State farm, business leaders beat drums to redo immigration

Federal immigration laws need to be revised to prevent Arkansas jobs from going unfilled, according to several business leaders who began a statewide tour Wednesday as part of a national effort to get Congress to act.

Using agriculture as an example, Beau Bishop, director of national affairs for the Arkansas Farm Bureau, said farm jobs are going unfilled - and, in some states, crops are going unharvested - because of a worker shortage.

“The dairy and the specialty-crop industry are most affected by immigrant labor in Arkansas,” Bishop said. “While these two industries require vastly different workforces, they both depend heavily upon immigrant workers.”

Bishop noted that while consumer demand for vegetables and produce is up 9 percent nationally since 2000, U.S. production has shrunk by 4 percent. That, he said, means suppliers are increasing the amount of fruit and vegetables they import, which he said costs jobs and affects the ability to ensure food safety.

Bishop was one of five business leaders who spoke to reporters about the need for Congress to act on immigration issues.

The group referred to a study released earlier this week by the Partnership for a New American Economy about how labor shortages are increasing the nation’s reliance on imported produce.

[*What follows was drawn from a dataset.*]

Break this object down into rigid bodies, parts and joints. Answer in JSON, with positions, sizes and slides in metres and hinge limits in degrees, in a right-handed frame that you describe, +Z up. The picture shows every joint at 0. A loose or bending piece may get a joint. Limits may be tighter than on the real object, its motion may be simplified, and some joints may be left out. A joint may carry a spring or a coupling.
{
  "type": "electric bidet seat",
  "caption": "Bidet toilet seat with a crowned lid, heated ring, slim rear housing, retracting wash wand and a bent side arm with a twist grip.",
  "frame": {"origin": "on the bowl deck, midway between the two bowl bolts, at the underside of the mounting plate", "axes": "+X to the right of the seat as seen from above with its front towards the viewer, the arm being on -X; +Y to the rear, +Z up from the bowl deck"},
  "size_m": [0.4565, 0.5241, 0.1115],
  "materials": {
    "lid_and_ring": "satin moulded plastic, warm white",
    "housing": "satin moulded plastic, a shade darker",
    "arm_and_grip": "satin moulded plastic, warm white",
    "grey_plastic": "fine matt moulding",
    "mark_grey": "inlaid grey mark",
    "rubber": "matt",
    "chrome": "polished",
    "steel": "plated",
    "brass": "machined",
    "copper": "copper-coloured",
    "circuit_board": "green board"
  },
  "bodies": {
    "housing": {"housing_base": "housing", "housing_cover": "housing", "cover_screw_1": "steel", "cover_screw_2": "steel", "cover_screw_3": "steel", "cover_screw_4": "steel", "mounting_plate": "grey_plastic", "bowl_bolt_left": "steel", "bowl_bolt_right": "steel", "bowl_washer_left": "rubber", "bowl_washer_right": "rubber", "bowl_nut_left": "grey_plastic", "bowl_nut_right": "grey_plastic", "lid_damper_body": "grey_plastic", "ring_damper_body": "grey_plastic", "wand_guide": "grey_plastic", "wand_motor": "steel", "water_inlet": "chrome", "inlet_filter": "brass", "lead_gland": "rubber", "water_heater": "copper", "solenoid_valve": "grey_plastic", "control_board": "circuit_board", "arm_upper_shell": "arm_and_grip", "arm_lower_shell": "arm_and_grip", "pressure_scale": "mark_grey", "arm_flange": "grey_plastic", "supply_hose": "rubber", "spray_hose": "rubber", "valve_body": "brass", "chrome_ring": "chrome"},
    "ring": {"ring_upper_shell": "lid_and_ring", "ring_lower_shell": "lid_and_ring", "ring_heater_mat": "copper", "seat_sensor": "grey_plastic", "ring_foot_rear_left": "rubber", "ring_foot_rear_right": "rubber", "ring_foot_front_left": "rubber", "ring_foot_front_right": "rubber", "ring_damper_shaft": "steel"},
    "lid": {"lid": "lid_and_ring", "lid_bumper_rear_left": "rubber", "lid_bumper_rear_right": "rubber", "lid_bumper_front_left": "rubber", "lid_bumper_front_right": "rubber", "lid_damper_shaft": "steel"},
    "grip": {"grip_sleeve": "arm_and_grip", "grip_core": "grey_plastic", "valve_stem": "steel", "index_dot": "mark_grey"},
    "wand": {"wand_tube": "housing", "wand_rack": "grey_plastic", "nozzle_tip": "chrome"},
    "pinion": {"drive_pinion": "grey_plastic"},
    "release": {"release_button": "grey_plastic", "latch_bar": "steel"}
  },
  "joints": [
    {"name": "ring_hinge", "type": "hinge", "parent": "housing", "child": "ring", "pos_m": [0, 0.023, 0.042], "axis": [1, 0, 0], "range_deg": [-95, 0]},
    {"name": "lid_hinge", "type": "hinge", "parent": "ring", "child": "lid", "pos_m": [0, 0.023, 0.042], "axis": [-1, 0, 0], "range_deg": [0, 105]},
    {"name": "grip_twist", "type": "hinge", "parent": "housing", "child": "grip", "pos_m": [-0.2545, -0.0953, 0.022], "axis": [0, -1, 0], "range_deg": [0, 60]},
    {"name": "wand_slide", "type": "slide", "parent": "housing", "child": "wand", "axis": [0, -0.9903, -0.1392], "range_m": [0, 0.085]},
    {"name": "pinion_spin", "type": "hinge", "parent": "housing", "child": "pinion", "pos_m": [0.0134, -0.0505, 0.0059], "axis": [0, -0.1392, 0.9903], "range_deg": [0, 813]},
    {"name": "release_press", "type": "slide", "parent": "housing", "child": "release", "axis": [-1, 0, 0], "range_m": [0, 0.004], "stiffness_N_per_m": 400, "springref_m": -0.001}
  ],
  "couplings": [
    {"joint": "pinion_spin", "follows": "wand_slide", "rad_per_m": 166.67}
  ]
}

The partnership’s members include national and state political and business leaders who are trying to make an economic case to streamline and modernize the U.S. immigration system, according to its website. Its wants to see immigration policy that secures the nation’s border, creates a simple employment verification system, eases the process for seasonal workers and creates a method for illegal aliens to gain legal status.

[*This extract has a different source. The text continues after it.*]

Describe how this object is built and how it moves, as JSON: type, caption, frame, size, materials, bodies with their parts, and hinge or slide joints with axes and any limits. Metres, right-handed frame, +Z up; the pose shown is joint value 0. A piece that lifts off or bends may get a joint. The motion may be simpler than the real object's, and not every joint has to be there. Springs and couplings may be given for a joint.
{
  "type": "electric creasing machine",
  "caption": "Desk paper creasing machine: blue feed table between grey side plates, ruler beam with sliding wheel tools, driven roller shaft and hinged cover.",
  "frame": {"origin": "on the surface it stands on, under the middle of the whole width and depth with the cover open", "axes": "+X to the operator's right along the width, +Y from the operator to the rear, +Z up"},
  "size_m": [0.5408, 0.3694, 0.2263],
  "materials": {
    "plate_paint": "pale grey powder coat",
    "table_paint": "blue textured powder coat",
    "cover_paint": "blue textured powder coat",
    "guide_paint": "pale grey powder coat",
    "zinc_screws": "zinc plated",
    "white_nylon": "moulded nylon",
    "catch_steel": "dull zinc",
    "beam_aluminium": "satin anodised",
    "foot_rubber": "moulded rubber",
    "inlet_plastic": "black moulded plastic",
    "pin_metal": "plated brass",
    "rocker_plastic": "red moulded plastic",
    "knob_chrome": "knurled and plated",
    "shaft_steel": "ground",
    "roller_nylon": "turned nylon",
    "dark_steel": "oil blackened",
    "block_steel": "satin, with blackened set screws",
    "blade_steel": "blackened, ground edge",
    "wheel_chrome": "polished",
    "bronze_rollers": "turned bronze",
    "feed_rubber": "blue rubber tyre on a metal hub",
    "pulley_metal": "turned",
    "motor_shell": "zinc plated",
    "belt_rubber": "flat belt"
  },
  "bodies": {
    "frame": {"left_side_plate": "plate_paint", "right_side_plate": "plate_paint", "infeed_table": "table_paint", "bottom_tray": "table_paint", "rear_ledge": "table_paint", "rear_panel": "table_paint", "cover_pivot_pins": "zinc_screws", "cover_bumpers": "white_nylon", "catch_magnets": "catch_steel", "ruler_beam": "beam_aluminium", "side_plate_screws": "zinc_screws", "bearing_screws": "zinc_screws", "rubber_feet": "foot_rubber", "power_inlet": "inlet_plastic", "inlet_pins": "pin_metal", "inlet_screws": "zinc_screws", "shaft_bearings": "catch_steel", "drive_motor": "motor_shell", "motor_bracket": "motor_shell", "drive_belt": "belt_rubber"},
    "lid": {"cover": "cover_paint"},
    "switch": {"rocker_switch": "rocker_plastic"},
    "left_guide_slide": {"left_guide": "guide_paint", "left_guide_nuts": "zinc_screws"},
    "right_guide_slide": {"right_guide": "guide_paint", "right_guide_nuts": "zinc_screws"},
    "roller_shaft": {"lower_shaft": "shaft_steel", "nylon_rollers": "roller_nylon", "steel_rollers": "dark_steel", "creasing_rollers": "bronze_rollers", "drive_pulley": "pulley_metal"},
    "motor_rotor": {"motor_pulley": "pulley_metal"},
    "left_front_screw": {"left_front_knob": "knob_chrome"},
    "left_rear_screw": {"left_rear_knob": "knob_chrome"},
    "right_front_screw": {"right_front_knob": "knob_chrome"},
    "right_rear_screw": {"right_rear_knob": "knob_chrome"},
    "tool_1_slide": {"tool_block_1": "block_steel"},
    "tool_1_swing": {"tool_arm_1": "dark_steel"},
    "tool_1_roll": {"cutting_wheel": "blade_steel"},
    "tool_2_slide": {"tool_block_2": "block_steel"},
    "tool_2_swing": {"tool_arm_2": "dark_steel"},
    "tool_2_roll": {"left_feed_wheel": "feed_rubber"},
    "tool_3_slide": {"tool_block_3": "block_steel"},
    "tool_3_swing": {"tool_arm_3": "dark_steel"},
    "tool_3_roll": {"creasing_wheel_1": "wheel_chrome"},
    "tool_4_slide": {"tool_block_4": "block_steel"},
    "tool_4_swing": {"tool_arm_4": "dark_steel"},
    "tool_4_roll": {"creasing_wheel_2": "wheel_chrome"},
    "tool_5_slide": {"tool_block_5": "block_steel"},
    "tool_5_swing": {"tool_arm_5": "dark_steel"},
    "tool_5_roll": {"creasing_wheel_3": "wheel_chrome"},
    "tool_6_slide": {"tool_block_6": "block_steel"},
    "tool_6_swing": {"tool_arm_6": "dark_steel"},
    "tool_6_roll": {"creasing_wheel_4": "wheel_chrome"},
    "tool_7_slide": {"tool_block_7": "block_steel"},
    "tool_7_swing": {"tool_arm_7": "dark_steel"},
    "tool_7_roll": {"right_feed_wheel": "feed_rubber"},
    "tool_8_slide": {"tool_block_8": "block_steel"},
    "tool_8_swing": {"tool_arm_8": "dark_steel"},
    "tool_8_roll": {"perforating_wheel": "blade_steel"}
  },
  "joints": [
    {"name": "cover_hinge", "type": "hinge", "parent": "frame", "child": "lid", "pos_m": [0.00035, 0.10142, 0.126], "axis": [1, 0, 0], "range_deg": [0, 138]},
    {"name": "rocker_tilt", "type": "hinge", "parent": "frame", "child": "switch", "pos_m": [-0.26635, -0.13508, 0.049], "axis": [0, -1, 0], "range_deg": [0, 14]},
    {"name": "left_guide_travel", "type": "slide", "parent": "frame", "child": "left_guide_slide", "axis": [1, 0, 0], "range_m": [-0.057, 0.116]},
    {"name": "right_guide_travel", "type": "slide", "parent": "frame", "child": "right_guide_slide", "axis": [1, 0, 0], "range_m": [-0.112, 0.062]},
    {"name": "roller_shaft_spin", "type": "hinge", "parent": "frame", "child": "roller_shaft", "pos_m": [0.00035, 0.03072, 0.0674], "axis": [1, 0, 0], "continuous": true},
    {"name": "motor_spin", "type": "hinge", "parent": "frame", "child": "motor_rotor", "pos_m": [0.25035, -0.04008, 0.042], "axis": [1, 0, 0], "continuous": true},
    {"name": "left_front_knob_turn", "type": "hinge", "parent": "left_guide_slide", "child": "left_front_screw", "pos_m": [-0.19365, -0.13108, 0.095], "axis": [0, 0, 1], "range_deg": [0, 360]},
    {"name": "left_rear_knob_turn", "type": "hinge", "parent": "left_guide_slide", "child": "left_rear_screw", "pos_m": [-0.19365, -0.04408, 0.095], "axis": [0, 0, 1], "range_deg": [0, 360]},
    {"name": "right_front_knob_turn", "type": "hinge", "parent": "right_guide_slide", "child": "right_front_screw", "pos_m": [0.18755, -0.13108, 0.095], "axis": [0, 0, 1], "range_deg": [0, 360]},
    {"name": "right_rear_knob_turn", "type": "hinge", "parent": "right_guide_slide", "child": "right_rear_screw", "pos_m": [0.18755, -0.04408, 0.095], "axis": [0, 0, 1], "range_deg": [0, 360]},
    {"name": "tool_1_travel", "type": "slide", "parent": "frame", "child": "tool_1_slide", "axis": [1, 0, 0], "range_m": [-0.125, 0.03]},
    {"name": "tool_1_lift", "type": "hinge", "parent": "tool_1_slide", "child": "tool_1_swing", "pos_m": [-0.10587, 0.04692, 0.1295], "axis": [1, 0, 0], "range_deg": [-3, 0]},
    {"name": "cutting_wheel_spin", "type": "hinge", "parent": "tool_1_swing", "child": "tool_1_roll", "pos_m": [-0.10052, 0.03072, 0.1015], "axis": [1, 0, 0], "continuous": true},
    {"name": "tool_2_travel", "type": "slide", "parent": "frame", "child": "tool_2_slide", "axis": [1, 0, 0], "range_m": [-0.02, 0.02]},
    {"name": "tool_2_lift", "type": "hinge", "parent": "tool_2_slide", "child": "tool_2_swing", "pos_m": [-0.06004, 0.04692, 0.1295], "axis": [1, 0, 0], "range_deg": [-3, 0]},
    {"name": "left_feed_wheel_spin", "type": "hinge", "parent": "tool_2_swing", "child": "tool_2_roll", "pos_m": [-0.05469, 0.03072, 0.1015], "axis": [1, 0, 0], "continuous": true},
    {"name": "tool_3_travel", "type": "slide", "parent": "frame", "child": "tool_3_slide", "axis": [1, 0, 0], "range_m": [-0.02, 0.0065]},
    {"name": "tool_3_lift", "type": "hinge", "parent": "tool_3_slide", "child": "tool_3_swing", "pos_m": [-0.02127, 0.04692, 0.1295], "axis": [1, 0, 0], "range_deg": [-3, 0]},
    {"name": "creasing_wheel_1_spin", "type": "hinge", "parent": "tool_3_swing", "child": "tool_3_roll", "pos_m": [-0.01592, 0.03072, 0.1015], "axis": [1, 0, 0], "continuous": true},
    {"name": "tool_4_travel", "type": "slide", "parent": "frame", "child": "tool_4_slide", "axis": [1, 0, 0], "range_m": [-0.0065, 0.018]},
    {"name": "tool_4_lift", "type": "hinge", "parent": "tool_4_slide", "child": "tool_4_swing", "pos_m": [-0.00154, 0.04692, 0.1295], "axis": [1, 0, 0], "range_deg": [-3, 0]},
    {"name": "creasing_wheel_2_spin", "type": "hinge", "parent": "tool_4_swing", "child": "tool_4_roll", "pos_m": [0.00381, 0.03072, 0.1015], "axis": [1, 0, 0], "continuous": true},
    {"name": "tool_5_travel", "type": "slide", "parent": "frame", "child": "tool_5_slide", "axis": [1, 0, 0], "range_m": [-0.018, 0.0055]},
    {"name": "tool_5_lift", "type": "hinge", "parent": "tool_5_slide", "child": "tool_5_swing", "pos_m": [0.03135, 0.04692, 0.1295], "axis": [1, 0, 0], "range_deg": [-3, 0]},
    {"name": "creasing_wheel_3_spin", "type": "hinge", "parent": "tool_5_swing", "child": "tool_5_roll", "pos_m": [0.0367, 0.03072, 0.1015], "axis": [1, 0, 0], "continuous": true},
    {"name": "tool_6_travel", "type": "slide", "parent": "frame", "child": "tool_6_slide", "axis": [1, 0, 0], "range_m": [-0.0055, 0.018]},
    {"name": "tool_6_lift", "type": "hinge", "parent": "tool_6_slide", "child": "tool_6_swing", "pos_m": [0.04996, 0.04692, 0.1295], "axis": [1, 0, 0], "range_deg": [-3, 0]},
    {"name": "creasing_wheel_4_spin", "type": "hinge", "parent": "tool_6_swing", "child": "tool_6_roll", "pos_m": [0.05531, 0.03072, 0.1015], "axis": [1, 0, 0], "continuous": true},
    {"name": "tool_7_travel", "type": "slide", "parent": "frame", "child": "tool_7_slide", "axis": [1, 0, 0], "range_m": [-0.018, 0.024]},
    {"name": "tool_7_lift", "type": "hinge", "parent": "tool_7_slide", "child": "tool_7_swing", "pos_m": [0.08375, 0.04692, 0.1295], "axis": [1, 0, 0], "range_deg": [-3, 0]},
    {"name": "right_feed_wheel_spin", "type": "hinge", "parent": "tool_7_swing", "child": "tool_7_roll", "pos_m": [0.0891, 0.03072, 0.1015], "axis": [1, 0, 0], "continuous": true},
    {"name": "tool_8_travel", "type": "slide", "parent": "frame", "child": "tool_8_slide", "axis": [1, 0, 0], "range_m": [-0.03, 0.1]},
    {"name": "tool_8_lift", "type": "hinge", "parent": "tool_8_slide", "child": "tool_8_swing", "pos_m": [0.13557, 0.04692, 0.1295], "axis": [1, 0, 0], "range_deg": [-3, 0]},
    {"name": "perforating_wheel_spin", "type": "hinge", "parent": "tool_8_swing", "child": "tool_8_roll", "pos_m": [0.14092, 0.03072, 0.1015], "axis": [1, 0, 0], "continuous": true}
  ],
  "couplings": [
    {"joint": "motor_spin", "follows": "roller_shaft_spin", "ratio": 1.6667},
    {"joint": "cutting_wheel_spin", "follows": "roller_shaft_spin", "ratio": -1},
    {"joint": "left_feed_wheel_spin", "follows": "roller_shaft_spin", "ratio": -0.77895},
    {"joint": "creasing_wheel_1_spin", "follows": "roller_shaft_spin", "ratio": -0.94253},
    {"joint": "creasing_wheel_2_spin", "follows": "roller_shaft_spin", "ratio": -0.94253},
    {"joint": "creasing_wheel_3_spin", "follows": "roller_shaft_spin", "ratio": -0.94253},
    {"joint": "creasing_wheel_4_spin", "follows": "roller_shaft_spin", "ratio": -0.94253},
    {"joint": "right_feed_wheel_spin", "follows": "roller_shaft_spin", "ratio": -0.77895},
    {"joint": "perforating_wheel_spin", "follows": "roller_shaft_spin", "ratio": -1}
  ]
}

The partnership plans to feature different industries at its stops over the next month. Tentative topics include poultry in Springdale, manufacturing in Fort Smith, lumber in Texarkana, timber and paper in Pine Bluff, and specialty crops in Jonesboro.

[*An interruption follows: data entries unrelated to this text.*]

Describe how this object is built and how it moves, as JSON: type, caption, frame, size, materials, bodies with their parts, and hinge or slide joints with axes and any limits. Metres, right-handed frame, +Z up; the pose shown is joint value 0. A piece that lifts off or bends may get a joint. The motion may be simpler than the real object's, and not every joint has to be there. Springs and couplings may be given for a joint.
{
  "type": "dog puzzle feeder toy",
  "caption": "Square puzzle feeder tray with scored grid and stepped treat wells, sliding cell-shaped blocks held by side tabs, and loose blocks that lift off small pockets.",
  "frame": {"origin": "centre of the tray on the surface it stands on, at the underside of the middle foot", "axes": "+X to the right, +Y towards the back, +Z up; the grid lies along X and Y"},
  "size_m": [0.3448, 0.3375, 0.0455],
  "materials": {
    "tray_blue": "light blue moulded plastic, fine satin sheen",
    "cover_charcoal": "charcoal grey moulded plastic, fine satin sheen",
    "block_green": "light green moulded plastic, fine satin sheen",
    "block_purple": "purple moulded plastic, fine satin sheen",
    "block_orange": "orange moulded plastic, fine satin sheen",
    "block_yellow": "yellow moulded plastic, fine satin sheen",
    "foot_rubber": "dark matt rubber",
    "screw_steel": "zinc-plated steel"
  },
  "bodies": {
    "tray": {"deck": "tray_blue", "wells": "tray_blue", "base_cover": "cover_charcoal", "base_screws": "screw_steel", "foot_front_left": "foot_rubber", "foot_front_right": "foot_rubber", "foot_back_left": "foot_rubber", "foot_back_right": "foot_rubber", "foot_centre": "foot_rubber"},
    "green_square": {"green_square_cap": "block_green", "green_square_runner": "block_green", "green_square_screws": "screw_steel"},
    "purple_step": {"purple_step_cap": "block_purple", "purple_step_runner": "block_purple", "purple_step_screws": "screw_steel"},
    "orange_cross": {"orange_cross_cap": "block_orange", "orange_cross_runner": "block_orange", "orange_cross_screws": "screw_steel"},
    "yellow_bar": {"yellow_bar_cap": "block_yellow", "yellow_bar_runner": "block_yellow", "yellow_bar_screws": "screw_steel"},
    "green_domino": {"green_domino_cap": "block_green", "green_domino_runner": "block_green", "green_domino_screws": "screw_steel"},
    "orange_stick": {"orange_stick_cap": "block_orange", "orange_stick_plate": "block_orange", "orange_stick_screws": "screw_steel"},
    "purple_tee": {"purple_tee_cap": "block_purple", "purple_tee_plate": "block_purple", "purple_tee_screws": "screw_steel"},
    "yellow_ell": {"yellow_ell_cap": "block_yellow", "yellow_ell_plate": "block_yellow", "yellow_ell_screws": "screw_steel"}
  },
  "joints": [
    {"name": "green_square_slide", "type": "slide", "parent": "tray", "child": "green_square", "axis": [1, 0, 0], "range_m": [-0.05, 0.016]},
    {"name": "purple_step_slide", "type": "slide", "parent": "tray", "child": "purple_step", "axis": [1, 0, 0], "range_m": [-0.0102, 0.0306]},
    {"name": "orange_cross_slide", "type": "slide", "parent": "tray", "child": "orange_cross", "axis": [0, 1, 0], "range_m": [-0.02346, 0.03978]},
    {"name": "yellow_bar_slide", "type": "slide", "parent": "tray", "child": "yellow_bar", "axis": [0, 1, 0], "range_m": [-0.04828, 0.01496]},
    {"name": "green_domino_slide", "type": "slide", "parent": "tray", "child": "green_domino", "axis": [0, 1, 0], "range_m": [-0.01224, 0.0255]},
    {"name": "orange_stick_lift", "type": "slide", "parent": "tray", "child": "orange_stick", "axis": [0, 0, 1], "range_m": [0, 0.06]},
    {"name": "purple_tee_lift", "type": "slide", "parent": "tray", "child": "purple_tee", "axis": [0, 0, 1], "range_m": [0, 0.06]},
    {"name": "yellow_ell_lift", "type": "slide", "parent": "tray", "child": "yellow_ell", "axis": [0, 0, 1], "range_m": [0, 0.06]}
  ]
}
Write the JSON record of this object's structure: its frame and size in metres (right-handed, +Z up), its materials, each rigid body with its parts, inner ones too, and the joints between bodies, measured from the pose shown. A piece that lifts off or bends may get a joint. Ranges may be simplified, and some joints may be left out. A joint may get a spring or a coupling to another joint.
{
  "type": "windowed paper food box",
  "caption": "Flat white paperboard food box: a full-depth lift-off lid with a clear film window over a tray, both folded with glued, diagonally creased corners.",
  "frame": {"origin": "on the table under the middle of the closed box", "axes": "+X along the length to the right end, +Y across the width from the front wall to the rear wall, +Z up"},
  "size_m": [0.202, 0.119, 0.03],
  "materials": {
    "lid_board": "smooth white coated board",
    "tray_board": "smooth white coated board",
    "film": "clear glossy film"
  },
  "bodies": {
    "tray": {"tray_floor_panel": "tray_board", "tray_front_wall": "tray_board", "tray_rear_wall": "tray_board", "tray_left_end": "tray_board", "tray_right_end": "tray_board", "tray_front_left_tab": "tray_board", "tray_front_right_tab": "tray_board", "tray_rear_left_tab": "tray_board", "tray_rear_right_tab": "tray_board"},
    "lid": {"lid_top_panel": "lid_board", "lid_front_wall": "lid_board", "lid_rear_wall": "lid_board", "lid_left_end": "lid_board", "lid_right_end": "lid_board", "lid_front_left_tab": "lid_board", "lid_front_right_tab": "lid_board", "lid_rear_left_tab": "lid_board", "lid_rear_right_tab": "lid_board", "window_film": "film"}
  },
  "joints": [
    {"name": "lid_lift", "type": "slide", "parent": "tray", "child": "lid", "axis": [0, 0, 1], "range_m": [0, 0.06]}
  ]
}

Jay Chessir, president and chief executive officer of the Little Rock Regional Chamber of Commerce, said immigration issues affect all sectors of the economy.

“We in the business community have been looking for sensible reforms from Congress for quite some time,” Chessir said

Grant Tennille, executive director of the Arkansas Economic Development Commission, said agriculture is just one area in the state suffering from a labor shortage. He said the state doesn’t have enough people with engineering degrees at a time when it is pushing science, technology, engineering and mathematics in schools.

“If we want to keep pace with what we know industry needs, then we need to find these folks from somewhere else,” Tennille said.

Randy Zook, president and CEO of the Arkansas State Chamber of Commerce, said there are thousands of jobs going unfilled, not just agricultural jobs, because companies can’t find people with the skills they need who live where the businesses are located.

Referring to limits on the H-1B Visa program, which allows U.S. companies to temporarily hire skilled foreign workers for specific jobs, Zook said companies are finding themselves unable to find the engineers, chemists, nurses and other workers they need.

If the rules that limit such visas aren’t changed, “then the U.S. and Arkansas will continue to be at a disadvantage with the countries we are competing with.”

Victor Valtierra, consul for protection and legal affairs for the Mexican Consulate in Little Rock, observed Wednesday’s news conference.

Afterward, Valtierra said an immigration-policy overhaul would help ensure that migrant workers have adequate protections for both pay and job safety. And, given the number of people living in the United States illegally, a path to legal status would ensure that family unity is protected from deportation.

Asked about the concern voiced by some that U.S. workers could lose jobs if immigration laws are eased, Tennille said adding workers is just the first step toward expanding industries.

On Monday, the Arkansas Department of Workforce Services said the state had a 7.3 percent unemployment rate in January, compared with a 6.6 percent rate nationally.

“We’ve got to stop thinking of this as a zero-sum game,” Tennille said. As an example, both he and Bishop said farm jobs are hard work and often seasonal. As Arkansas diversifies its specialty crops into areas such as edamame and peanuts, it will have the opportunity to add production facilities that will require a new set of skilled workers, Tennille said.

And the state’s population is aging, Tennille said. That will reduce the workforce as more people retire. At the same time, places where agricultural jobs are available are losing population as young people move to urban centers for better-paying work.

Even then, Bishop pointed out that farmers prefer to hire locally whenever possible.

“The process you have to go through to bring in migrant workers is extremely difficult,” he said. But farmers are willing to go through a “very tedious” process involving pay, housing and other services in order to get their crops in.